The Link Between Diabetes and Celiac Disease

Nearly 10 percent of Type 1 diabetics also have celiac disease, an inflammatory condition of the small intestine that is brought on by eating gluten. Like Type 1 diabetes, celiac disease also is an autoimmune disease, explains Peter Green, MD, director of the Celiac Disease Center at Columbia University and co-author of "Celiac Disease (Revised and Updated Edition): A Hidden Epidemic." />
"Celiac disease is common, and those with diabetes are a high-risk group for getting it," Green says, adding that it's now recommended that individuals with newly diagnosed Type 1 diabetes be screened for celiac disease annually for several years.

The health risks for those with undiagnosed celiac disease are many and scary: anemia, osteoporosis, acquiring another autoimmune disease, and even a small but real risk of having a malignancy develop, Green says.

If you've got both celiac disease and Type 1 diabetes, meal planning can be tricky. "It definitely adds a degree of complexity," Green agrees. But once you get familiar with some of the foods you may not have cooked before, like amaranth or polenta, you can eat healthy, delicious meals that the whole family will love.

Devon Carlson, MS, RD, of the Naomi Berrie Diabetes Center at NewYork-Presbyterian Hospital/Columbia Medical Center, works with many patients who have both conditions.

"Some patients say that managing diabetes is easier than conforming to a gluten-free diet," Carlson says. "What makes it hard to do both is that a lot of the gluten-free foods are high in fat and/or sugar." Fats and sweeteners are added to increase the palatability of the food once the gluten is taken out, she explains.

To avoid consuming too many high-fat, high-sugar foods, she recommends focusing on foods that are naturally gluten-free, like fruits, vegetables, and yes, whole grains.

But don't grains contain gluten? Nope, says Carlson. Quinoa, millet, buckwheat and amaranth all are gluten-free, and they contain both fiber and protein. Here are some ideas for cooking deliciously.
Quinoa can be turned into a wonderful pilaf, millet can be eaten as a hot cereal, and buckwheat makes fantastic pancakes.
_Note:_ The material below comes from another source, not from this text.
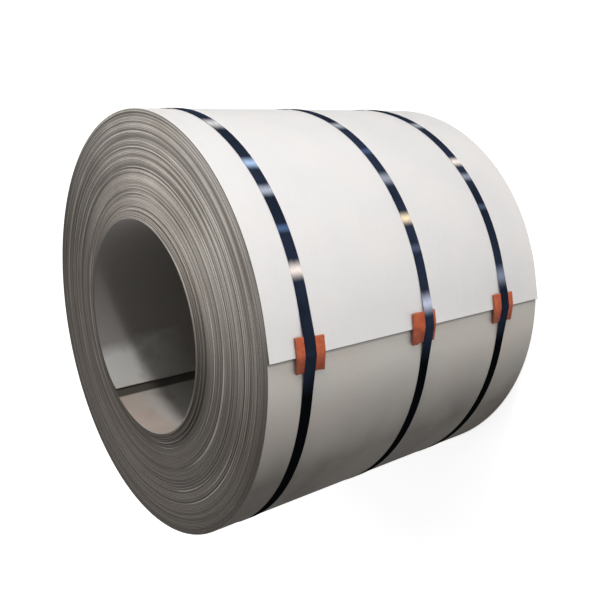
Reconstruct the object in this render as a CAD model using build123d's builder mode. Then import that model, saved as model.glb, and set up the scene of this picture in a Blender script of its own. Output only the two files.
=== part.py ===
"""A steel coil: one long strip wound about 73 times round a mandrel and taken off it.

The coil stands on its level end with its bore upright along Z, and the outer free end of
the strip faces +X. The origin is on the bore's axis, halfway up the strip. Sizes are in
millimetres. Angles are measured about the axis, from +X towards +Y.
"""

from build123d import *
from math import acos, atan2, cos, degrees, radians, sin, sqrt
import os

# The strip and how it is wound
bore_radius = 305.0  # the 610 mm mandrel that slitting lines use
strip_width = 1000.0
turn_pitch = 4.0
turn_count = 73
tail_angle = 4.3  # the outer free edge
head_angle = 232.0  # the inner free edge
lip_length = 69.0  # the last stretch stays straight and stands off

# The ends of the winding
telescope = 14.0  # how far the innermost turns have slid up
telescoped_turns = 8
telescope_steps = 3
wander = 3.0  # how far the other turns have slid up at most
level_turns = (8, 5, 10, 6, 4)  # how many turns in a row lie level, from the outside in

# The straps, with the place of each measured down from the strip's top edge
strap_places = {"top": 114.0, "middle": 514.0, "bottom": 833.0}
strap_width = 32.0
strap_thickness = 0.9
strap_clearance = 0.2

# The seals that close the straps, behind the coil
seal_angle = 142.0
seal_length = 50.0
seal_wall = 1.2
strap_overlap = 150.0
seal_clearance = 0.1

# The pads folded over the tail under the straps
pad_places = {"top": 116.0, "middle": 497.0, "bottom": 828.0}
pad_width = 85.0
pad_upper_length = 40.0
pad_lower_length = 41.0
pad_thickness = 6.0
pad_clearance = 0.2

# Worked out from the sizes above
outer_radius = bore_radius + turn_count * turn_pitch
wrap_radius = outer_radius - turn_pitch  # the turn that the tail lies on
top_edge = strip_width / 2


def polar(radius, angle):
    """The point at a radius and an angle about the axis."""
    return Vector(radius * cos(radians(angle)), radius * sin(radians(angle)))


# The tail's lip leaves the round at its root and runs straight to its tip
lip_angle = degrees(lip_length / outer_radius)
lip_root_angle = tail_angle + lip_angle
lip_root = polar(outer_radius, lip_root_angle)
lip_tip = polar(outer_radius / cos(radians(lip_angle)), tail_angle)
lip_normal = polar(1, lip_root_angle)
lip_lift = lip_tip.length - outer_radius

# The outside is two half rounds, the second half a pitch smaller and off centre
second_half_radius = outer_radius - turn_pitch / 2
second_half_centre = polar(-turn_pitch / 2, tail_angle)

# The wedge of air under the lip begins where it is this wide
wedge_root_gap = 0.4
wedge_angle = lip_root_angle - degrees(sqrt(2 * wedge_root_gap / wrap_radius))
wedge_floor = second_half_centre + polar(second_half_radius, wedge_angle)
wedge_roof = polar(wrap_radius / cos(radians(lip_root_angle - wedge_angle)), wedge_angle)

# The bore's wall runs straight from the first turn up onto the head's edge
step_radius = bore_radius + turn_pitch
bridge_angle = degrees(acos(bore_radius / step_radius))
bore_arc = 360 - bridge_angle


def winding_bands():
    """Bands of turns that lie level: inner radius, outer radius and how far up they lie."""
    bands = []
    outer_turn = turn_count
    while outer_turn > telescoped_turns:
        turns = level_turns[len(bands) % len(level_turns)]
        inner_turn = max(outer_turn - turns, telescoped_turns)
        bands.append((inner_turn, outer_turn, wander * (1 - cos(2.4 * len(bands))) / 2))
        outer_turn = inner_turn
    for step in range(telescope_steps):
        inner_turn = telescoped_turns * step / telescope_steps
        outer_turn = telescoped_turns * (step + 1) / telescope_steps
        bands.append((inner_turn, outer_turn, telescope * (1 - step / telescope_steps)))
    return [
        (bore_radius + inner * turn_pitch, bore_radius + outer * turn_pitch, shift)
        for inner, outer, shift in bands
    ]


# Coil: the section across the axis, with the free end outside and the free end inside
with BuildPart() as coil:
    with BuildSketch(Plane.XY.offset(-strip_width)) as section:
        with BuildLine():
            Line(lip_tip, lip_root)
            CenterArc((0, 0), outer_radius, lip_root_angle, 180 - lip_angle)
            CenterArc(
                second_half_centre,
                second_half_radius,
                tail_angle + 180,
                180 + wedge_angle - tail_angle,
            )
            Line(wedge_floor, wedge_roof)
            Line(wedge_roof, lip_tip - lip_normal * turn_pitch)
            Line(lip_tip - lip_normal * turn_pitch, lip_tip)
        make_face()
        with BuildLine():
            CenterArc((0, 0), bore_radius, head_angle - bore_arc, bore_arc)
            Line(polar(bore_radius, head_angle), polar(step_radius, head_angle))
            Line(polar(step_radius, head_angle), polar(bore_radius, head_angle - bore_arc))
        make_face(mode=Mode.SUBTRACT)
    extrude(amount=2 * strip_width)
    # The turned ends: each band of turns is as wide as the strip and lies a little up
    with BuildSketch(Plane.XZ):
        for inner, outer, shift in winding_bands():
            low = inner - turn_pitch if inner == bore_radius else inner
            high = outer + 2 * (lip_lift + turn_pitch) if outer == outer_radius else outer
            with Locations(((low + high) / 2, shift)):
                Rectangle(high - low, strip_width)
    revolve(axis=Axis.Z, mode=Mode.INTERSECT)
coil.part.label = "coil"

# Pad: a sheet of rubber folded over the tail's edge, down onto the turn below
with BuildSketch() as pad_section:
    fold = lip_tip + lip_normal * pad_clearance
    up_the_lip = (lip_root - lip_tip).normalized()
    foot = polar(wrap_radius + pad_clearance, tail_angle - degrees(pad_lower_length / wrap_radius))
    foot_normal = (foot - fold).normalized().rotate(Axis.Z, 90)
    fold_normal = (lip_normal + foot_normal).normalized()
    pad_top = fold + up_the_lip * pad_upper_length + lip_normal * pad_thickness
    pad_fold = fold + fold_normal * pad_thickness / fold_normal.dot(lip_normal)
    pad_foot = foot + foot_normal * pad_thickness
    with BuildLine():
        Polyline(
            fold + up_the_lip * pad_upper_length,
            fold,
            foot,
            pad_foot,
            pad_fold,
            pad_top,
            close=True,
        )
    make_face()



def touch_angle(point, centre, radius, side):
    """Where a taut line from a point touches a round: side is 1 above the point, -1 below."""
    reach = point - centre
    return degrees(atan2(reach.Y, reach.X)) + side * degrees(acos(radius / reach.length))


def top_touch(point):
    """Where the strap leaves the upper half round for a point of the pad."""
    return touch_angle(point, Vector(0, 0), outer_radius, 1)


def foot_touch(point):
    """Where the strap comes down on the lower half round from a point of the pad."""
    return touch_angle(point, second_half_centre, second_half_radius, -1)


# Strap: pulled tight round the coil and over those of the pad's corners that stand out
top_corner = max((pad_fold, pad_top), key=top_touch)
foot_corner = min((pad_fold, pad_foot), key=foot_touch)
strap_corners = [corner for corner in (pad_top, pad_fold, pad_foot)
                 if corner in (top_corner, pad_fold, foot_corner)]
with BuildSketch() as strap_line:
    with BuildLine():
        top_angle = top_touch(top_corner)
        foot_angle = foot_touch(foot_corner)
        CenterArc((0, 0), outer_radius, top_angle, tail_angle + 180 - top_angle)
        CenterArc(
            second_half_centre,
            second_half_radius,
            tail_angle + 180,
            180 + foot_angle - tail_angle,
        )
        Polyline(
            polar(outer_radius, top_angle),
            *strap_corners,
            second_half_centre + polar(second_half_radius, foot_angle),
        )
    make_face()

# The seal is a short channel crimped over both ends of the strap, where they overlap
strap_inner = outer_radius + strap_clearance
overlap_inner = strap_inner + strap_thickness
overlap_outer = overlap_inner + strap_thickness


def arc_band(inner, outer, length):
    """The face between two radii, of a length along the inner one, at the seal's angle."""
    half = degrees(length / inner) / 2
    with BuildLine() as band:
        CenterArc((0, 0), inner, seal_angle - half, 2 * half)
        Line(polar(inner, seal_angle + half), polar(outer, seal_angle + half))
        CenterArc((0, 0), outer, seal_angle - half, 2 * half)
        Line(polar(outer, seal_angle - half), polar(inner, seal_angle - half))
    make_face(band.edges())


def across(place):
    """The plane across the axis at a distance below the strip's top edge."""
    return Plane.XY.offset(top_edge - place)


os.makedirs("parts", exist_ok=True)
export_step(coil.part, "parts/coil.step")

for name, place in pad_places.items():
    with BuildPart() as pad:
        with BuildSketch(across(place)):
            add(pad_section.sketch_local)
        extrude(amount=pad_width / 2, both=True)
    pad.part.label = f"pad_{name}"
    export_step(pad.part, f"parts/pad_{name}.step")

for name, place in strap_places.items():
    with BuildPart() as strap:
        with BuildSketch(across(place)):
            offset(strap_line.sketch_local, amount=strap_clearance + strap_thickness)
            offset(strap_line.sketch_local, amount=strap_clearance, mode=Mode.SUBTRACT)
        extrude(amount=strap_width / 2, both=True)
        with BuildSketch(across(place)):
            arc_band(overlap_inner, overlap_outer, strap_overlap)
        extrude(amount=strap_width / 2, both=True)
    strap.part.label = f"strap_{name}"
    export_step(strap.part, f"parts/strap_{name}.step")

    with BuildPart() as seal:
        with BuildSketch(across(place)):
            arc_band(strap_inner, overlap_outer + seal_clearance + seal_wall, seal_length)
        extrude(amount=strap_width / 2 + seal_clearance + seal_wall, both=True)
        with BuildSketch(across(place)):
            arc_band(outer_radius, overlap_outer + seal_clearance, 2 * seal_length)
        extrude(amount=strap_width / 2 + seal_clearance, both=True, mode=Mode.SUBTRACT)
    seal.part.label = f"seal_{name}"
    export_step(seal.part, f"parts/seal_{name}.step")
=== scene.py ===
# %% [markdown]
# A strapped steel coil. One long strip of pickled steel is wound about 72 times, three blued
# straps hold it, and folded rubber pads keep the straps off the strip's free edge.
# The photograph shows the coil on its side. On a level floor it would roll, so the part
# stands on its level end, and the camera is laid over with it. What is up in the photograph
# is +Y here, what is right and away is -Z, and the free edge faces +X.

# %% Load the frame
import math
from functools import partial

import bmesh
import bpy
from mathutils import Matrix, Vector


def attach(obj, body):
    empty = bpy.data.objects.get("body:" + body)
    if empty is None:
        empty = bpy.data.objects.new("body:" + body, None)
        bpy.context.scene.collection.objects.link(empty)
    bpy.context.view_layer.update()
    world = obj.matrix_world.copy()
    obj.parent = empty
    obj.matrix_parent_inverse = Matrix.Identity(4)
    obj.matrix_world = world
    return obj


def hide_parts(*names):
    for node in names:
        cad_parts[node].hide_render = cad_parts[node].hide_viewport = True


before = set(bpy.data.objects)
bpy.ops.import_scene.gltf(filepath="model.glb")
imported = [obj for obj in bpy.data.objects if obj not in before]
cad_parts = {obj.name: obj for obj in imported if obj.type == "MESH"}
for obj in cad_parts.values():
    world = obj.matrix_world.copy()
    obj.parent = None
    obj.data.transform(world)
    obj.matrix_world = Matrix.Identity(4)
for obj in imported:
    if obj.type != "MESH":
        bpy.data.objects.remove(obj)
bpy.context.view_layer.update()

print("nodes", sorted(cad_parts))

# %% [markdown]
# Sizes are written in millimetres, as a workshop would, and turned to metres once. The
# strip's sizes are those of the solid that the wound strip stands for. Its outside and its
# bore are fixed, so the pitch follows from the number of turns between the two free edges.

# %% Sizes of the coil
MM = 0.001
BORE_RADIUS = 305 * MM
OUTER_RADIUS = 597 * MM
STRIP_WIDTH = 1000 * MM
STRIP_THICKNESS = 3.55 * MM
TAIL_ANGLE = math.radians(4.3)
HEAD_ANGLE = math.radians(232)
TURNS = 71 + (HEAD_ANGLE - TAIL_ANGLE) / math.tau
PITCH = (OUTER_RADIUS - BORE_RADIUS) / (TURNS + 1)
LIP_LENGTH = 69 * MM  # the last stretch of the tail is straight
HEAD_LENGTH = 50 * MM  # and the first stretch springs into the bore
print(f"{TURNS:.2f} turns, {PITCH / MM:.3f} mm apart")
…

  • When baking with gluten-free flours, Carlson recommends using the higher-protein, higher-fiber flours like amaranth, millet and quinoa rather than rice and tapioca flours. "These two are not as nutritious," she says.
  • There's a tremendous variety of gluten-free baking mixes now available, and you can experiment by using small amounts of a mix in a recipe that calls for all-purpose flour.
  • Getting enough fiber can be hard for those with celiac disease, since high-fiber foods such as whole wheat are off-limits. For extra fiber, try adding ground flaxseed to your food, or incorporate millet and buckwheat into baked dishes.
  • Love oatmeal? Be sure to read the label and buy only oatmeal that is labeled gluten-free. Many oatmeals are processed in a plant that also processes products containing gluten, Carlson explains. "They could contain a small amount of gluten through cross contamination," she says.
  • If you're bored with naturally gluten-free foods like fruits and vegetables, get creative. Try baking apples instead of just serving them raw. Stir grated carrots or zucchini into a gluten-free muffin mix. Add dried plums or dates for extra fiber.
  • Make a fruit crisp using blueberries or raspberries, and prepare the topping by substituting a gluten-free baking mix for the flour. Add a little extra cinnamon and nutmeg to enhance the flavor.
  • Get acquainted with polenta, which is incredibly versatile. You can make a large pan of polenta, spread it in a thin layer on a baking sheet, and chill briefly. Use this in place of noodles in lasagna. And to make it even healthier, use lots of vegetables, lean ground turkey, and lowfat mozzarella cheese in place of the usual whole milk mozzarella and ground beef.